▶ **Aim of the exercise**
Quote precisely the run of lines opening with the line containing "whole doll's box" and closing with the line containing "obj.matrix_parent_inverse = Matrix.Identity(4)", and nothing else.

▶ **Source excerpt**
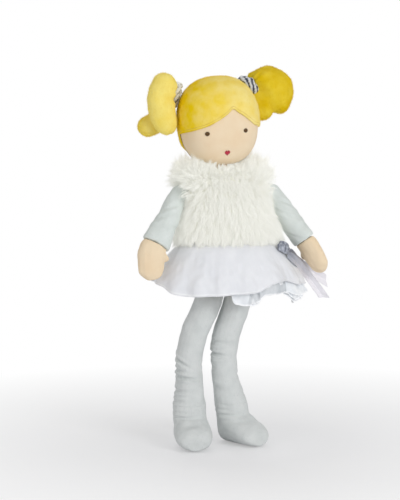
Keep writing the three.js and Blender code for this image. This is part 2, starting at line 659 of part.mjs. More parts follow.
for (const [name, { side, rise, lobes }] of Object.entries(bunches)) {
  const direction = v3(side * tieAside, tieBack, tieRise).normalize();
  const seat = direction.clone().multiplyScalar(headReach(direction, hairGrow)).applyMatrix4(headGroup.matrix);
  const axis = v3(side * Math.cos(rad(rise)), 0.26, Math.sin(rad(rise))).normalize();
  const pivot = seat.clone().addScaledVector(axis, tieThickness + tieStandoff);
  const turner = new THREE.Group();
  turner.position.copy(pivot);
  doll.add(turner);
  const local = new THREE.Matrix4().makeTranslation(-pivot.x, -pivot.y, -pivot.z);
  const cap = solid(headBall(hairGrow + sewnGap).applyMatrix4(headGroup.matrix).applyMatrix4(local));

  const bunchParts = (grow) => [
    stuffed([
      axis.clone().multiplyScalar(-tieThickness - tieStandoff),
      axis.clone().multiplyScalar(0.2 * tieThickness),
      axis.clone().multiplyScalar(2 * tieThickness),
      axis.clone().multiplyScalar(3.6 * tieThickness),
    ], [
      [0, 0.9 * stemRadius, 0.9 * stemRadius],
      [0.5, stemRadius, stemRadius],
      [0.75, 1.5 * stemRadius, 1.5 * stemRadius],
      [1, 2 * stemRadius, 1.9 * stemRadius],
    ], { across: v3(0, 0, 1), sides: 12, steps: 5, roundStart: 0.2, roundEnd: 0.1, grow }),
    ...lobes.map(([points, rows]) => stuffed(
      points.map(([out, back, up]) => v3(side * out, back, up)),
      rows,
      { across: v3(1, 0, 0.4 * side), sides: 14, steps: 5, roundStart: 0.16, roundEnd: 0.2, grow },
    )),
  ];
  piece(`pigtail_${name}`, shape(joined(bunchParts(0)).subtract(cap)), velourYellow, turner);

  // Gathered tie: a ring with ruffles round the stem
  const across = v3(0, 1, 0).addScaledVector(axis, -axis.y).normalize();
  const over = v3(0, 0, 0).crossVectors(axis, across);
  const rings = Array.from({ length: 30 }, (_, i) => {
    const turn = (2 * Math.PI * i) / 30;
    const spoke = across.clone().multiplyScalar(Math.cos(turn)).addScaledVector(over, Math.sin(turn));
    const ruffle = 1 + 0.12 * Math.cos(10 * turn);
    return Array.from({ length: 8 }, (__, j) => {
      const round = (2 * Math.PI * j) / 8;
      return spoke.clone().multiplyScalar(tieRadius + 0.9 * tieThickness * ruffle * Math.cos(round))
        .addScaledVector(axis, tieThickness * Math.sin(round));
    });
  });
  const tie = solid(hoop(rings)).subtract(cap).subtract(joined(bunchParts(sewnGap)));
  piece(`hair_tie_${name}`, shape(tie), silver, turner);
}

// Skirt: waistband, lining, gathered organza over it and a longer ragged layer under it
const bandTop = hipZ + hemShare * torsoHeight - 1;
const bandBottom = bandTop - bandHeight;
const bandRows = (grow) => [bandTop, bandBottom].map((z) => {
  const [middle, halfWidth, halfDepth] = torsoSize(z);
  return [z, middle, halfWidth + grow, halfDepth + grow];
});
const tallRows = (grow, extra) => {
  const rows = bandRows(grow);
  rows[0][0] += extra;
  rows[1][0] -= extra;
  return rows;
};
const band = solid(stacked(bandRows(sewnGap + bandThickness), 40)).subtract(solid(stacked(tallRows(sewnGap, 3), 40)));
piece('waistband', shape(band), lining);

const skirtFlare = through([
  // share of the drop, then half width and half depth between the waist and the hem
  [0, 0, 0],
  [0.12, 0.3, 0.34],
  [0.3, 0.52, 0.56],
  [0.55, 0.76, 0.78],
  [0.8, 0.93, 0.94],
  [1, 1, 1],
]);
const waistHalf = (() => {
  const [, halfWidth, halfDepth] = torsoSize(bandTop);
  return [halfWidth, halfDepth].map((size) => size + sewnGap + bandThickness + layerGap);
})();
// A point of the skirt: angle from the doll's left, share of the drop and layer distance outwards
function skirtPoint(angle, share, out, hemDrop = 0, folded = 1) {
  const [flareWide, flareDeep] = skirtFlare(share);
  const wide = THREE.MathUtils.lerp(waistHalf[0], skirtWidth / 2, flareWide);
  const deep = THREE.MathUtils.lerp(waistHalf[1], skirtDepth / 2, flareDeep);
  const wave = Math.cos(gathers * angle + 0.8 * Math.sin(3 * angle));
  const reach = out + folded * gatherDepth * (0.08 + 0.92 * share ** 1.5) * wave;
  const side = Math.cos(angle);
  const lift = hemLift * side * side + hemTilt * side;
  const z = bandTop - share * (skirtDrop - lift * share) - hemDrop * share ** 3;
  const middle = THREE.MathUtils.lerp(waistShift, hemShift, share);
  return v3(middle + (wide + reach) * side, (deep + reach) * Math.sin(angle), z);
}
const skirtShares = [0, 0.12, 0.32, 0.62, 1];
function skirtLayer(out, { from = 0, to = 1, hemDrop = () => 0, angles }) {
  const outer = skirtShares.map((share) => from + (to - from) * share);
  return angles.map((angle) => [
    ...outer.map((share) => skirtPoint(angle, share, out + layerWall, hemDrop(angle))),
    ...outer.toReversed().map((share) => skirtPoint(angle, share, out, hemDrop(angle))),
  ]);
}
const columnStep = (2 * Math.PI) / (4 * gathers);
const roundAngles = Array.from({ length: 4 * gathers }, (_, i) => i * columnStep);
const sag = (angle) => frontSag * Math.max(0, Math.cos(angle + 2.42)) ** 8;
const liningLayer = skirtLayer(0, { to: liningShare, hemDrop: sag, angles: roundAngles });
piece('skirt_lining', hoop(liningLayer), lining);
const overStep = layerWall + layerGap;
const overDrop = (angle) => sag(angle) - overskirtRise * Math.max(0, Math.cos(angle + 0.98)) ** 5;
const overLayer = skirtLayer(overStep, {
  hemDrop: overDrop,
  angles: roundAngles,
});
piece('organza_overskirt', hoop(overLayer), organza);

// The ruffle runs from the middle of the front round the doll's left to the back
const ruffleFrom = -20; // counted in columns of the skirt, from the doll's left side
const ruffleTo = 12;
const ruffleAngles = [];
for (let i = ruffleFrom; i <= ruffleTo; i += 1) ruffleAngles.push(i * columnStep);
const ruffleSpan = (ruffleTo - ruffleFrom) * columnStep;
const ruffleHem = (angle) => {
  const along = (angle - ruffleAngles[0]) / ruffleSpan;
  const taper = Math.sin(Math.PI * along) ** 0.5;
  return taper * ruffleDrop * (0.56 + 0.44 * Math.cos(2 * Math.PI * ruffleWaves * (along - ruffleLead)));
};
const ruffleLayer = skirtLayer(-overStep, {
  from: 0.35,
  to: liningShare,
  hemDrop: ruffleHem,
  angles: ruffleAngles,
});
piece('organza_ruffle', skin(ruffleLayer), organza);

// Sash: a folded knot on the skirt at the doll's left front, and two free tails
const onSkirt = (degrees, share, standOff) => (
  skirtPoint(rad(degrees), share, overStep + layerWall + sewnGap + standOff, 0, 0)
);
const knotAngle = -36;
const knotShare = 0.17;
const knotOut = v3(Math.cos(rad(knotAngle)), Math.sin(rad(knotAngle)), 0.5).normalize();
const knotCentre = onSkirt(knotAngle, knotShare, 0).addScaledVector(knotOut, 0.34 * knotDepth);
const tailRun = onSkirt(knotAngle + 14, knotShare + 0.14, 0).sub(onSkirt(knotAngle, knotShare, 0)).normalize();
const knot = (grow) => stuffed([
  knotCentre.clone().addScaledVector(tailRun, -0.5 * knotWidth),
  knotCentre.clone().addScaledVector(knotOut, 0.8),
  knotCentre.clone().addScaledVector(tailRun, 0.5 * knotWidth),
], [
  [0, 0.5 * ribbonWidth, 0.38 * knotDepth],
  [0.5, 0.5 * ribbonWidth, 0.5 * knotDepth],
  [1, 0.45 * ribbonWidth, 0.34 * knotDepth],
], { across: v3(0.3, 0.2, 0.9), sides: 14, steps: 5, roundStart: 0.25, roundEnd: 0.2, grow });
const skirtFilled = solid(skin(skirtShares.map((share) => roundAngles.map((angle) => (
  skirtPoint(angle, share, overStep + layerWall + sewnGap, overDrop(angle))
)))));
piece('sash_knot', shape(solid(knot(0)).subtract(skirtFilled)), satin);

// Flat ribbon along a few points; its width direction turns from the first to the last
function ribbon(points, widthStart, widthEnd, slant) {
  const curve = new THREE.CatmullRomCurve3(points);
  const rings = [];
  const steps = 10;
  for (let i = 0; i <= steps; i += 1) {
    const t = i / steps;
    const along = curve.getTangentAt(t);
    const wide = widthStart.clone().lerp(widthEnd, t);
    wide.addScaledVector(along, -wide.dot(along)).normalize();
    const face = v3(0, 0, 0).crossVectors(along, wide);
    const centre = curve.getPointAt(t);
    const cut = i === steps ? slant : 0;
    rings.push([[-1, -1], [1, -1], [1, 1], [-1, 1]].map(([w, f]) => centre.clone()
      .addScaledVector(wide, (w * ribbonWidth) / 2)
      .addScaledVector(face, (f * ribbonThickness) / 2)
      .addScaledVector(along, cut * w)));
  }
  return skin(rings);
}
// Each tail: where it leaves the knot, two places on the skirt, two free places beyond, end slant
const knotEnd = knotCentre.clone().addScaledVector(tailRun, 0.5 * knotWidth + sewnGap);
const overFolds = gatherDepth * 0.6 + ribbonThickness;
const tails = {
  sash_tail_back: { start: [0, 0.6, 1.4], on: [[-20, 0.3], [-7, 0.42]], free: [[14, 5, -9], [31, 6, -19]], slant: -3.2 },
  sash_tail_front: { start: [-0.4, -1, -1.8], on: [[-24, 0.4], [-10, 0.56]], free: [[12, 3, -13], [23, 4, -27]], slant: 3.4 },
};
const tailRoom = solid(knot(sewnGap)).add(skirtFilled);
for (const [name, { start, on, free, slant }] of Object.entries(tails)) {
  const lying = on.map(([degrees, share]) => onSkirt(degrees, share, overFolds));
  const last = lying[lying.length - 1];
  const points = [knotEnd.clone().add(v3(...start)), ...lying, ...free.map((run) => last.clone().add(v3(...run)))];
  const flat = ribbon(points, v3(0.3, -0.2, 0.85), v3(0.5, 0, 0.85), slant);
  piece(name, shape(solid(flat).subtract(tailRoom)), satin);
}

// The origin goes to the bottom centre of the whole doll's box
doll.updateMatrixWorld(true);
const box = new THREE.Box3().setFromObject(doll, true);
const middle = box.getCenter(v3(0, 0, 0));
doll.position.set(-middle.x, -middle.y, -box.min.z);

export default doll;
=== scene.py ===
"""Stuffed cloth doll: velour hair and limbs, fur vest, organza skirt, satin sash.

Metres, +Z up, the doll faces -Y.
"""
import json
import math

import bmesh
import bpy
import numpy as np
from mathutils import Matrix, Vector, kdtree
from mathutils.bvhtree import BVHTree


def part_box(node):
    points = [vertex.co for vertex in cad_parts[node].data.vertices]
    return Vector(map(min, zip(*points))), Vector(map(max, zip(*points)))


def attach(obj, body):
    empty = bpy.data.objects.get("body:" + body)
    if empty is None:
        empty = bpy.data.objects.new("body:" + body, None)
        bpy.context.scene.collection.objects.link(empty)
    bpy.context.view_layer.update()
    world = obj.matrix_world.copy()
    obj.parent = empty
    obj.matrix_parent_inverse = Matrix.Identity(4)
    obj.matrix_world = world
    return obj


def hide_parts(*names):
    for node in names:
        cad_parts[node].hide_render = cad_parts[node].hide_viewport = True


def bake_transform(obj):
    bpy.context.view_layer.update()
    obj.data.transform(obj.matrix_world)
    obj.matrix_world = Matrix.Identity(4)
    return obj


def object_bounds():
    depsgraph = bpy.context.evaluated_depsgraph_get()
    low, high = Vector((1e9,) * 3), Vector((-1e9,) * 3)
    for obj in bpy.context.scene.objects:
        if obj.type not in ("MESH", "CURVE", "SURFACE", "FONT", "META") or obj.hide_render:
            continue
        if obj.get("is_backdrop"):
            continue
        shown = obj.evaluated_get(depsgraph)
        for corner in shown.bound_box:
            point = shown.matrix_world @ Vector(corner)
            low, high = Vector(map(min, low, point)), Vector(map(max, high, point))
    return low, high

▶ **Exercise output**
// The origin goes to the bottom centre of the whole doll's box
doll.updateMatrixWorld(true);
const box = new THREE.Box3().setFromObject(doll, true);
const middle = box.getCenter(v3(0, 0, 0));
doll.position.set(-middle.x, -middle.y, -box.min.z);

export default doll;
=== scene.py ===
"""Stuffed cloth doll: velour hair and limbs, fur vest, organza skirt, satin sash.

Metres, +Z up, the doll faces -Y.
"""
import json
import math

import bmesh
import bpy
import numpy as np
from mathutils import Matrix, Vector, kdtree
from mathutils.bvhtree import BVHTree


def part_box(node):
    points = [vertex.co for vertex in cad_parts[node].data.vertices]
    return Vector(map(min, zip(*points))), Vector(map(max, zip(*points)))


def attach(obj, body):
    empty = bpy.data.objects.get("body:" + body)
    if empty is None:
        empty = bpy.data.objects.new("body:" + body, None)
        bpy.context.scene.collection.objects.link(empty)
    bpy.context.view_layer.update()
    world = obj.matrix_world.copy()
    obj.parent = empty
    obj.matrix_parent_inverse = Matrix.Identity(4)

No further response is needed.